Clients looking to buy real estate in the South of France sometimes ask what exactly is the Côte d’Azur. The Côte d’Azur, generally referred to as the French Riviera in English, owes its name to a French writer, Stéphen Liégeard, who in the late 1800’s wrote a book about the area. Being a native of Dijon in the department of the Côte d’Or, he merely changed gold into the Mediterranean blue to give “Côte d’Azur” as the title for his book. The name Riviera appeared firstly as Italian Riviera which covers the coast from just across the border after Menton, to La Spezia. The English used to winter on the French side of the same coast and liking the Italian term, started referring to the French Riviera, though at that stage the term covered the coast from Monaco to Menton.
While today everyone agrees that the French Riviera / Côte d’Azur is the Mediterranean coastline of southeastern France starting at the Italian border, the western boundary is disputed. For some the French Riviera ends at the border between the Alpes Maritimes and the Var departments, near Théoule sur Mer. For others it extends into the Var as far as St Tropez (probably the most accepted limit), Hyères or even further west.
Nice is the largest city on the French Riviera and the fifth largest in France with a population of just under 350,000. While Nice is very well known as a tourist destination, with such emblematic features as the Promenade des Anglais, the Negresco hotel, Cours Saleya with its flower market and the quartier of old Nice, there is also a vibrant commercial activity of which the port of Nice is only one aspect. However, every effort is made to ensure Nice remains a very attractive city, be you, resident or tourist.
Nice-Côte d’Azur airport, which is conveniently placed beside the A8 autoroute, at the western entrance to Nice, is the third airport in France in terms of number of passengers, behind the two Paris airports. There is a strong presence of the low cost airlines (mainly Easyjet) and this has been a major factor in increasing the number of tourists to the area as well as people looking to buy French property in Nice, either as holiday, or indeed main homes. Coast and Country have sold real estate to businessmen who commute to their work in other European countries for the week and return to the Côte d’Azur for the weekends, thanks to the cheapness of airline tickets if bought well in advance.
Other well known destinations on the French Riviera to the east of Nice include the coastal resorts of Menton with its Fête du Citron (lemon festival), Saint-Jean-Cap-Ferrat and its wonderful villas on the presqu’île
including the “Villa Ephrussi de Rothschild”, a Belle Epoque spleandour which can be visited, and Villefranche-sur-Mer with its port set in a wonderful bay. Recently at Villefranche the “Villa Leopolda”, a sumptuous seafront estate was bought by Mikhaïl Prokhorov, a Russian oligarch, for 370 million euros but at the last minute he pulled out of the sale and lost his ten percent deposit – could this happen anywhere else than on the Côte d’Azur?

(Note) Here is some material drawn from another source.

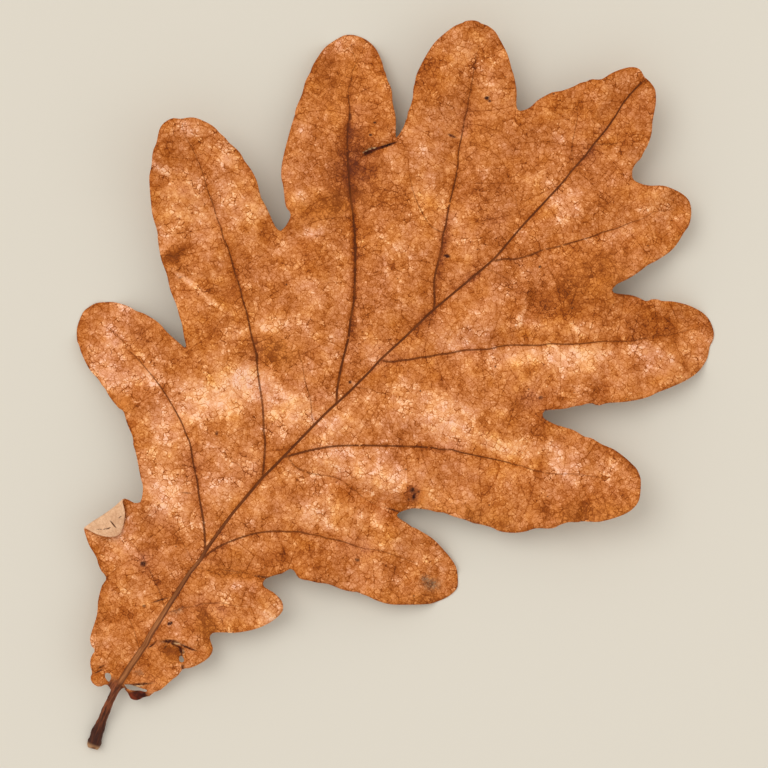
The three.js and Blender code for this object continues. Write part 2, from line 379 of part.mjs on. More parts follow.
const sideVeins = Object.values(VEINS);
function veinGap(p) {
  let d = nearest(MIDRIB, p).d;
  for (const v of sideVeins) d = Math.min(d, nearest(v, p).d);
  return d;
}

const FOLD_LENGTH = gap(FOLD_FROM, FOLD_TO);
const foldDir = [(FOLD_TO[0] - FOLD_FROM[0]) / FOLD_LENGTH, (FOLD_TO[1] - FOLD_FROM[1]) / FOLD_LENGTH];
const foldOut = [-foldDir[1], foldDir[0]];
function foldPlace(p) {
  const d = [p[0] - FOLD_FROM[0], p[1] - FOLD_FROM[1]];
  return { u: d[0] * foldDir[0] + d[1] * foldDir[1], v: d[0] * foldOut[0] + d[1] * foldOut[1] };
}

// Height of the blade's middle surface over a place of the flat blade.
function height(x, y) {
  const p = [x, y];
  let z = reliefHeights(x, y);
  const blade = smooth(PETIOLE_TOP, PETIOLE_TOP + 9, y);
  const dv = veinGap(p);
  z += blade * PILLOW_HEIGHT * (1 - Math.exp(-((dv / PILLOW_REACH) ** 2)) - 0.55);
  for (const [x1, y1, x2, y2, h, w] of CREASES) {
    const l = Math.hypot(x2 - x1, y2 - y1);
    const t = ((x - x1) * (x2 - x1) + (y - y1) * (y2 - y1)) / (l * l);
    const over = t < 0 ? -t * l : t > 1 ? (t - 1) * l : 0;
    if (over > 4 * w) continue;
    const side = Math.abs(((x - x1) * (y2 - y1) - (y - y1) * (x2 - x1)) / l);
    z += h * Math.exp(-((side / w) ** 2) - (over / (1.6 * w)) ** 2);
  }
  const margin = Math.exp(-((nearest(rim, p).d / FRILL_REACH) ** 2));
  for (const [kx, ky, phase, body, edge] of WAVES)
    z += blade * (body + edge * margin) * Math.sin(kx * x + ky * y + phase);
  return z;
}

// The blade in space. The folded lobe tip rolls over its fold line and lies back on the blade.
function place(x, y) {
  const { u, v } = foldPlace([x, y]);
  if (v <= -FOLD_RADIUS || v > 7 || u < -1 || u > FOLD_LENGTH + 0.25) return [x, y, height(x, y)];
  const start = [x - foldOut[0] * (v + FOLD_RADIUS), y - foldOut[1] * (v + FOLD_RADIUS)];
  const e = 0.05;
  const z0 = height(start[0], start[1]);
  const slope = (z0 - height(start[0] - foldOut[0] * e, start[1] - foldOut[1] * e)) / e;
  const c = 1 / Math.hypot(1, slope),
    s = slope * c;
  const w = v + FOLD_RADIUS;
  const turn = Math.min(w / FOLD_RADIUS, Math.PI);
  const rest = Math.max(0, w - Math.PI * FOLD_RADIUS);
  const out = FOLD_RADIUS * Math.sin(turn) - rest * Math.cos(FLAP_LIFT);
  const up = FOLD_RADIUS * (1 - Math.cos(turn)) + rest * Math.sin(FLAP_LIFT);
  const flat = out * c - up * s;
  return [start[0] + foldOut[0] * flat, start[1] + foldOut[1] * flat, z0 + out * s + up * c];
}

// How far the upper and lower skins stand from the middle surface, measured along its normal.
function skins(x, y) {
  const p = [x, y];
  const rib = nearest(ribLine, p);
  const r = ribRadius(rib.s);
  const round = Math.sqrt(Math.max(0, r * r - rib.d * rib.d));
  const crown = 1 - 0.85 * smooth(petioleLength - 0.5, petioleLength + 12, rib.s);
  let under = Math.max(BLADE_THICKNESS / 2, round);
  for (const v of sideVeins) {
    const n = nearest(v, p);
    const left = 1 - n.s / n.total;
    const ridge = (VEIN_RIDGE_TIP + (VEIN_RIDGE_BASE - VEIN_RIDGE_TIP) * left) * Math.min(1, n.total / 25);
    if (n.d < VEIN_HALF_WIDTH)
      under = Math.max(under, BLADE_THICKNESS / 2 + ridge * (1 - (n.d / VEIN_HALF_WIDTH) ** 2));
  }
  return [Math.max(BLADE_THICKNESS / 2, round * crown), under];
}

// ---------------------------------------------------------------- the flat pattern
// The petiole's two sides, from its radius at each mark, and its round foot.
function petioleSides() {
  const line = stations(PETIOLE.slice(1).map(([x, y]) => [x, y]), PETIOLE_STEP);
  const left = [],
    right = [];
  line.forEach((p, i) => {
    const a = line[Math.max(0, i - 1)],
      b = line[Math.min(line.length - 1, i + 1)];
    const l = gap(a, b);
    const n = [-(b[1] - a[1]) / l, (b[0] - a[0]) / l];
    const r = ribRadius(nearest(ribLine, p).s);
    left.push([p[0] - n[0] * r, p[1] - n[1] * r]);
    right.push([p[0] + n[0] * r, p[1] + n[1] * r]);
  });
  return { line, left, right };
}
const petiole = petioleSides();
const bladeEdge = split(thin(BLADE_EDGE, EDGE_TOLERANCE), EDGE_STEP);
const onLeft = gap(petiole.left[0], bladeEdge[0]) < gap(petiole.right[0], bladeEdge[0]);
const nearSide = onLeft ? petiole.left : petiole.right;
const farSide = onLeft ? petiole.right : petiole.left;
let rim = [...bladeEdge, ...farSide, ...nearSide.slice().reverse(), bladeEdge[0]];
const holes = TEARS.map((h) => [...h, h[0]]);

const pattern = [];
function add(p, clear, edgeClear) {
  if (!inside(rim, p) || holes.some((h) => inside(h, p))) return;
  if (nearest(rim, p).d < edgeClear || holes.some((h) => nearest(h, p).d < edgeClear)) return;
  for (const q of pattern) if (Math.abs(q[0] - p[0]) < clear && gap(q, p) < clear) return;
  pattern.push(p);
}
// Rows along the petiole, the midrib and the side veins.
function rows(line, step, half, clear, edgeClear) {
  const st = stations(line, step);
  st.forEach((p, i) => {
    const a = st[Math.max(0, i - 1)],
      b = st[Math.min(st.length - 1, i + 1)];
    const l = gap(a, b);
    const n = [-(b[1] - a[1]) / l, (b[0] - a[0]) / l];
    const w = half(nearest(ribLine, p).s);
    add(p, clear, edgeClear);
    add([p[0] + n[0] * w, p[1] + n[1] * w], clear, edgeClear);
    add([p[0] - n[0] * w, p[1] - n[1] * w], clear, edgeClear);
  });
}
petiole.line.forEach((p, i) => {
  add(p, 0.1, 0.1);
  add(along(p, petiole.left[i], 0.6), 0.1, 0.1);
  add(along(p, petiole.right[i], 0.6), 0.1, 0.1);
});
rows(MIDRIB, RIB_STEP, (s) => Math.max(0.32, ribRadius(s)), 0.3, 0.35);
for (const v of sideVeins) rows(v, VEIN_STEP, () => VEIN_HALF_WIDTH, 0.35, 0.5);
// Rows across the fold, so that it turns in small steps.
for (let q = 0; q <= 4; q++) {
  const v = -FOLD_RADIUS + (q * Math.PI * FOLD_RADIUS) / 4;
  for (let u = 0; u <= FOLD_LENGTH + 0.01; u += FOLD_LENGTH / 6)
    add(
      [
        FOLD_FROM[0] + foldDir[0] * u + foldOut[0] * v,
        FOLD_FROM[1] + foldDir[1] * u + foldOut[1] * v,
      ],
      0.28,
      0.28,
    );
}
// Rows along both sides of the creases.
for (const [x1, y1, x2, y2, , w] of CREASES)
  for (const side of [0, 1, -1]) {
    const l = Math.hypot(x2 - x1, y2 - y1);
    const n = [(-(y2 - y1) / l) * w * 1.2 * side, ((x2 - x1) / l) * w * 1.2 * side];
    const m = Math.max(1, Math.round(l / GRID_STEP));
    for (let i = 0; i <= m; i++) add([x1 + ((x2 - x1) * i) / m + n[0], y1 + ((y2 - y1) * i) / m + n[1]], 0.62, 0.5);
  }
// The rest of the blade, on a triangular grid nudged off the exact lattice.
for (let j = -40; j <= 40; j++)
  for (let i = -40; i <= 40; i++) {
    const jig = Math.sin(12.9 * i + 78.2 * j) * 0.12;
    add([(i + (j & 1) / 2) * GRID_STEP + jig, j * GRID_STEP * 0.866 + jig * 0.7], GRID_STEP * 0.62, GRID_STEP * 0.4);
  }

// ---------------------------------------------------------------- triangulation of the pattern
function delaunay(pts) {
  const big = 4000;
  const all = [...pts, [-big, -big], [big, -big], [0, big]];
  const n = pts.length;
  const circle = (a, b, c) => {
    const [ax, ay] = all[a],
      [bx, by] = all[b],
      [cx, cy] = all[c];
    const d = 2 * (ax * (by - cy) + bx * (cy - ay) + cx * (ay - by));
    const ux = ((ax * ax + ay * ay) * (by - cy) + (bx * bx + by * by) * (cy - ay) + (cx * cx + cy * cy) * (ay - by)) / d;
    const uy = ((ax * ax + ay * ay) * (cx - bx) + (bx * bx + by * by) * (ax - cx) + (cx * cx + cy * cy) * (bx - ax)) / d;
    return { v: [a, b, c], ux, uy, r: (ax - ux) ** 2 + (ay - uy) ** 2 };
  };
  let tris = [circle(n, n + 1, n + 2)];
  const order = pts.map((_, i) => i);
  for (const i of order) {
    const [x, y] = all[i];
    const edges = new Map();
    const stay = [];
    for (const t of tris) {
      if ((x - t.ux) ** 2 + (y - t.uy) ** 2 < t.r * (1 - 1e-12)) {
        for (let k = 0; k < 3; k++) {
          const [a, b] = [t.v[k], t.v[(k + 1) % 3]];
          const back = b + "," + a;
          if (edges.has(back)) edges.delete(back);
          else edges.set(a + "," + b, [a, b]);
        }
      } else stay.push(t);
    }
    for (const [a, b] of edges.values()) stay.push(circle(a, b, i));
    tris = stay;
  }
  return tris.filter((t) => t.v.every((v) => v < n)).map((t) => t.v);
}

// Outline edges that the triangulation misses are halved until it holds them all.
let loops = [rim.slice(0, -1), ...holes.map((h) => h.slice(0, -1))];
let points, faces, loopIndex;
for (let round = 0; round < 12; round++) {
  points = loops.flat();
  let at = 0;
  loopIndex = loops.map((l) => l.map(() => at++));
  const edgePoints = points.length;
  for (const p of pattern) {
    let ok = true;
    for (let i = 0; i < edgePoints && ok; i++) ok = gap(points[i], p) > 0.16;
    if (ok) points.push(p);
  }
  faces = delaunay(points);
  const have = new Set();
  for (const [a, b, c] of faces) for (const [p, q] of [[a, b], [b, c], [c, a]]) have.add(Math.min(p, q) + "," + Math.max(p, q));
  let missing = 0;
  loops = loops.map((l, li) => {
    const out = [];
    l.forEach((p, i) => {
      const a = loopIndex[li][i],
        b = loopIndex[li][(i + 1) % l.length];
      out.push(p);
      if (!have.has(Math.min(a, b) + "," + Math.max(a, b))) {
        missing++;
        out.push(along(p, l[(i + 1) % l.length], 0.5));
      }
    });
    return out;
  });
  if (!missing) break;
}
const ring = loopIndex[0].map((i) => points[i]);
const rings = loopIndex.slice(1).map((l) => l.map((i) => points[i]));
faces = faces.filter(([a, b, c]) => {
  const m = [(points[a][0] + points[b][0] + points[c][0]) / 3, (points[a][1] + points[b][1] + points[c][1]) / 3];
  return inside(ring, m) && !rings.some((h) => inside(h, m));
});
// Every face turns the same way, seen from above.
faces = faces.map(([a, b, c]) => {
  const turn =
    (points[b][0] - points[a][0]) * (points[c][1] - points[a][1]) -
    (points[b][1] - points[a][1]) * (points[c][0] - points[a][0]);
  return turn > 0 ? [a, b, c] : [a, c, b];
});

// ---------------------------------------------------------------- the solid leaf
const edgeSet = new Set(loopIndex.flat());
const upper = [],
  lower = [];
points.forEach(([x, y], i) => {
  const e = 0.04;
  const o = place(x, y),
    px = place(x + e, y),
    py = place(x, y + e);
  const a = new THREE.Vector3(px[0] - o[0], px[1] - o[1], px[2] - o[2]);
  const b = new THREE.Vector3(py[0] - o[0], py[1] - o[1], py[2] - o[2]);
  const n = a.cross(b).normalize();
  let [up, down] = skins(x, y);
  if (edgeSet.has(i)) [up, down] = [RIM_HALF, RIM_HALF];
  upper.push([o[0] + n.x * up, o[1] + n.y * up, o[2] + n.z * up]);
  lower.push([o[0] - n.x * down, o[1] - n.y * down, o[2] - n.z * down]);
});
// Where the leaf touches down it is pressed flat on the surface it lies on.
points.forEach((_, i) => {
  if (lower[i][2] < 0) {
    const lift = -lower[i][2];
    lower[i][2] = 0;
    upper[i][2] += lift;
  }
});
const position = [];
const index = [];
for (const p of [...upper, ...lower]) position.push(...p);
const half = points.length;
for (const [a, b, c] of faces) index.push(a, b, c, half + a, half + c, half + b);
for (const l of loopIndex)
  l.forEach((a, i) => {
    const b = l[(i + 1) % l.length];
    const forward = faces.some((f) => [0, 1, 2].some((k) => f[k] === a && f[(k + 1) % 3] === b));
    const [p, q] = forward ? [a, b] : [b, a];
    index.push(q, p, half + p, q, half + p, half + q);
  });

const geometry = new THREE.BufferGeometry();
geometry.setAttribute("position", new THREE.Float32BufferAttribute(position, 3));
geometry.setIndex(index);
geometry.computeBoundingBox();
const box = geometry.boundingBox;
geometry.translate(-(box.min.x + box.max.x) / 2, -(box.min.y + box.max.y) / 2, -box.min.z);
geometry.computeVertexNormals();

const leaf = new THREE.Mesh(
  geometry,
  new THREE.MeshStandardMaterial({ color: LEAF_COLOUR, roughness: 0.62, metalness: 0 }),
);
leaf.name = "oak_leaf";

const group = new THREE.Group();
group.add(leaf);
export default group;
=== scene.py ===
"""A dried, fallen oak leaf, grown in one piece, on a plain studio floor."""

import math

import bpy
import numpy as np
from mathutils import Matrix, Vector, kdtree, noise
from mathutils.geometry import delaunay_2d_cdt


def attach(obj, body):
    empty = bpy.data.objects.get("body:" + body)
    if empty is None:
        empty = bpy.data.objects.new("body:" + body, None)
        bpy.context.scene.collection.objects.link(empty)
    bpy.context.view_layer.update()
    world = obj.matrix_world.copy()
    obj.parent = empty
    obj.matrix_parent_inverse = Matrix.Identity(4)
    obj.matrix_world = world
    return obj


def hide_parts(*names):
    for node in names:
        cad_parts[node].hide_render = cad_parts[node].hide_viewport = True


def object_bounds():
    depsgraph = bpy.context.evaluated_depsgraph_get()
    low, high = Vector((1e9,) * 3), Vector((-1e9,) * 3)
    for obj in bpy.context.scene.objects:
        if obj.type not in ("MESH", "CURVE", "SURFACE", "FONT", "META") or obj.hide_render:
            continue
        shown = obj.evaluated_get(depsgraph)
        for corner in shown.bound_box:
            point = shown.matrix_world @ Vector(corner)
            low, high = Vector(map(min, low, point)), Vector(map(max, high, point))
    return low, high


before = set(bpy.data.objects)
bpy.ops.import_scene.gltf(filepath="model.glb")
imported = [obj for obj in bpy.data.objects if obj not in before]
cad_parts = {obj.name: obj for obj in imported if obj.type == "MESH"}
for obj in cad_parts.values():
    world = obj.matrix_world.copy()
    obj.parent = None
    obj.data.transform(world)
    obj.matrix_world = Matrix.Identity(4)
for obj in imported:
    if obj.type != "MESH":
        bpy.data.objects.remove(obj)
CAD_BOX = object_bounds()
CAD_BOX = ([float(v) for v in CAD_BOX[0]], [float(v) for v in CAD_BOX[1]])

# Flat pattern of the leaf, in millimetres, +Y along the midrib. Petiole: X, Y, radius.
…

To the west of Nice you have Juan les Pins and its mythical jazz festival and Antibes with its fort designed by Vauban, its charming old town with winding streets and the Cap d’Antibes with huge properties, such as Château de la Cröe, often owned by well known multi-millionaires.
Cannes needs know introduction being world renowned due to its film festival and galaxy of associated stars and tourists. But aside from this glitzy aspect how many people know that Cannes is host to Alcatel Alenia Space which, having built misiles in the past, now builds satelites. Behind Cannes and Antibes you also have the Sophia Antipolis high-tec parc. Further west other coastal towns of note include Mandelieu-La Napoule which has a chateau built by an eccentric American, and Théoule sur Mer with its four charming marinas, of which Port de La Rague is the biggest.
After Théoule you enter the department of the Var and the mythique Golf de St Tropez. Here you have the attractive beach town of Ste Maxime, the harbours of Port Grimaud, Port Cogolin and Les Marines de Cogolin, and of course St Tropez which still manages to retain some of the atmosphere of a small fishing village it had in the 1950’s prior to the arrival of Brigitte Bardot and other stars.
The image of the French Riviera is often one of ostentatious wealth, demonstrated for some in the statistics relating to yachts with 50% of the world’s super-yacht fleet visiting the Riviera ports in any one year. However just a little way in land you find a very different atmosphere and you understand why villages such as Mougins, perched on its hilltop just behind Cannes, have attracted numerous painters who have found inspiration in the calm and beauty of the area. Other artistic activities can be seen in the perfumeries of Grasse, the glass blowers of Biot, and the potteries in Vallauris. Slightly further inland there are still villages hardly touched by tourism, where life seems to have little changed over the years, and even in the busiest summer period the calm reigns. All this is part of the richness of the French Riviera, a truly extraordinary area and magical place to purchase your dream real estate South of France.